Having a different treatment for book versus tax purposes for variable consideration could produce a huge accounting burden all its own. “Most companies would have a difference between what they are doing for financial statement purposes and what they are doing for tax purposes,” says John Suttora, managing director at Grant Thornton. “So, companies might have a new book tax difference for that variable consideration element. That may result in having to track additional information.”

Based on the current state of guidance, says Suttora, companies would have to decide if they would want to track that difference so their tax accounting will comply with tax rules or request an accounting method change that would permit them to recognize variable consideration in accordance with accounting rules. But there’s a big risk involved in not tracking the difference and planning on an accounting method request. “It might not be granted,” he says.

In addition to offering limited guidance, the latest IRS notice indicates there will be more guidance to come, and it asks for comments to help shape that next round of guidance. With the timing unclear and the 2018 year-end deadline for filing consent requests rapidly approaching, that leaves companies with some decisions to make about how to proceed.

The timing is even more difficult for the handful of companies that adopted the new accounting standard before it was required, says Hammond. The new IRS notice specifically says it applies to companies that adopted the accounting rules in the year required. “This doesn’t provide any relief for early adopters at all,” says Hammond.

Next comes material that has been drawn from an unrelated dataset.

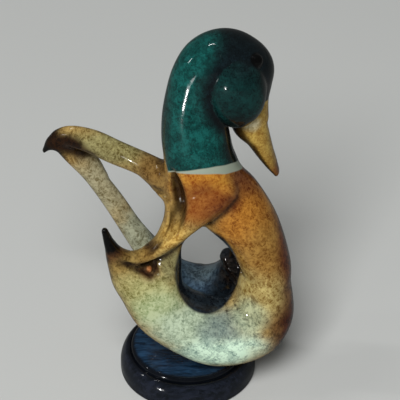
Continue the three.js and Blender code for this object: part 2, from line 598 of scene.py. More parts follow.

That means early adopters face the prospect of filing permission requests, for which the IRS charges a filing fee of $9,500 each, for any number of accounting method changes they’ve made to comply with ASC 606, says Hammond. For larger companies, the number of filings could approach 100 or more, he says.

Alison Jones, a principal at EY, says companies should make their views known to the IRS. “To me, all is not lost,” she says. “They asked for comments, and there have been very few companies and taxpayers that have stood up and commented. We absolutely need additional guidance.”

Companies should also consider the likelihood that they’ll probably have to file at least some permission requests, Jones says. “Maybe that’s something companies need to embrace a little bit,” she says. “Digging in to see what would be most helpful to them would be a good idea.”